INFORMATION SHOWN:
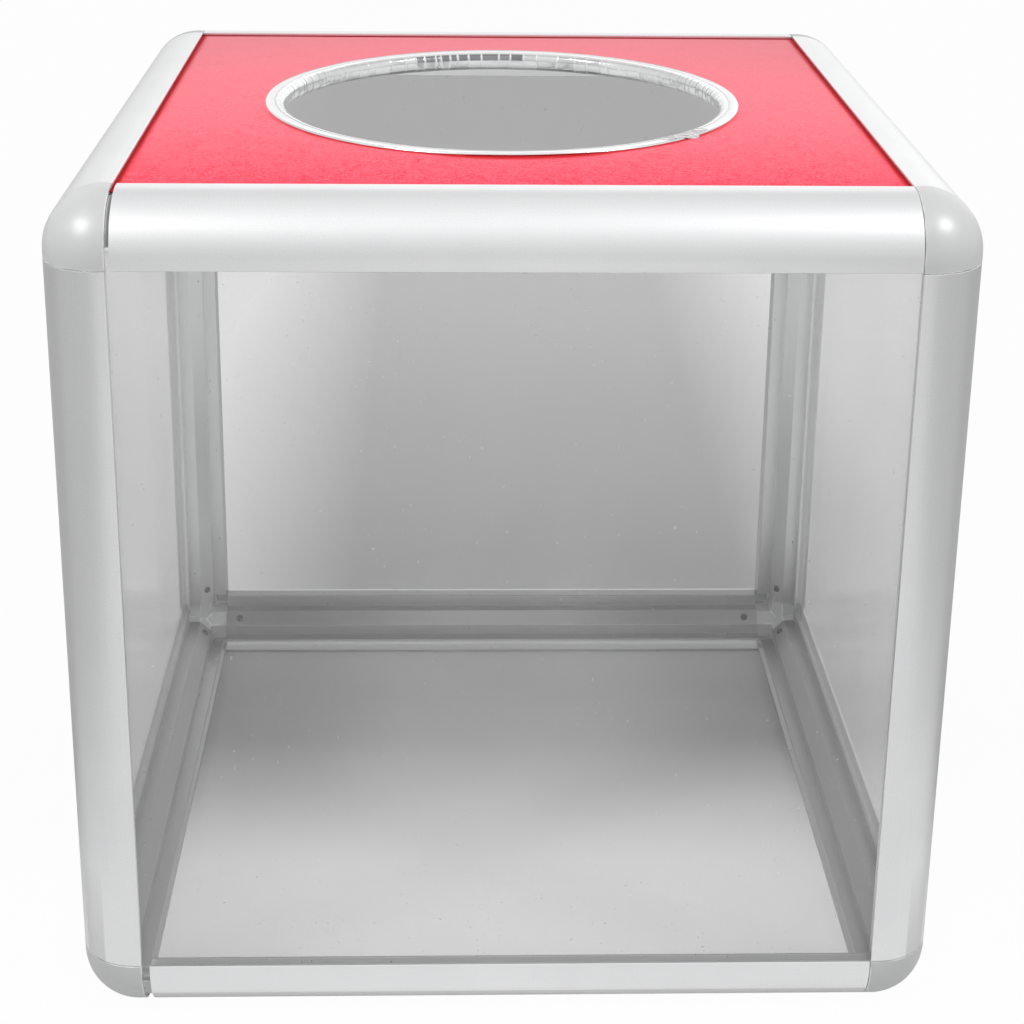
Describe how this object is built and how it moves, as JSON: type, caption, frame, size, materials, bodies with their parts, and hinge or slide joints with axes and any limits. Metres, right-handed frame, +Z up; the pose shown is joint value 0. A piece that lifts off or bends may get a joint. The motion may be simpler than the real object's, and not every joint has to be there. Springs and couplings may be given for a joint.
{
  "type": "raffle box",
  "caption": "Clear cubic raffle box with an aluminium edge frame, rounded plastic corners and a red felt top that has a trimmed round hand hole.",
  "frame": {"origin": "on the surface that the box stands on, under the middle of the box", "axes": "+Z up, +X to the right as seen from the front, +Y from the front face to the back face"},
  "size_m": [0.3, 0.298, 0.298],
  "materials": {
    "rail_aluminium": "satin silver anodised extrusion with fine lines along its length",
    "corner_plastic": "fine satin moulded plastic, silver grey",
    "screw_steel": "small dark steel screws",
    "clear_acrylic": "clear polished sheet",
    "board": "plain stiff board",
    "red_felt": "thin bright red felt, glued down",
    "silver_trim": "bright silver edge trim, crimped where it bends round the hole",
    "clear_tape": "clear sticky tape"
  },
  "bodies": {
    "root": {"post_front_left": "rail_aluminium", "post_front_right": "rail_aluminium", "post_back_left": "rail_aluminium", "post_back_right": "rail_aluminium", "bottom_rail_left": "rail_aluminium", "bottom_rail_right": "rail_aluminium", "bottom_rail_front": "rail_aluminium", "bottom_rail_back": "rail_aluminium", "top_rail_left": "rail_aluminium", "top_rail_right": "rail_aluminium", "top_rail_front": "rail_aluminium", "top_rail_back": "rail_aluminium", "corner_bottom_front_left": "corner_plastic", "corner_bottom_front_right": "corner_plastic", "corner_bottom_back_left": "corner_plastic", "corner_bottom_back_right": "corner_plastic", "corner_top_front_left": "corner_plastic", "corner_top_front_right": "corner_plastic", "corner_top_back_left": "corner_plastic", "corner_top_back_right": "corner_plastic", "rail_screws": "screw_steel", "front_panel": "clear_acrylic", "back_panel": "clear_acrylic", "left_panel": "clear_acrylic", "right_panel": "clear_acrylic", "floor_panel": "clear_acrylic", "top_board": "board", "red_felt": "red_felt", "hole_trim": "silver_trim", "trim_tape": "clear_tape"}
  },
  "joints": []
}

AIM OF THE EXERCISE: Identify every line where the string "axes" appears.

FULL ANSWER:
Describe how this object is built and how it moves, as JSON: type, caption, frame, size, materials, bodies with their parts, and hinge or slide joints with axes and any limits. Metres, right-handed frame, +Z up; the pose shown is joint value 0. A piece that lifts off or bends may get a joint. The motion may be simpler than the real object's, and not every joint has to be there. Springs and couplings may be given for a joint.
  "frame": {"origin": "on the surface that the box stands on, under the middle of the box", "axes": "+Z up, +X to the right as seen from the front, +Y from the front face to the back face"},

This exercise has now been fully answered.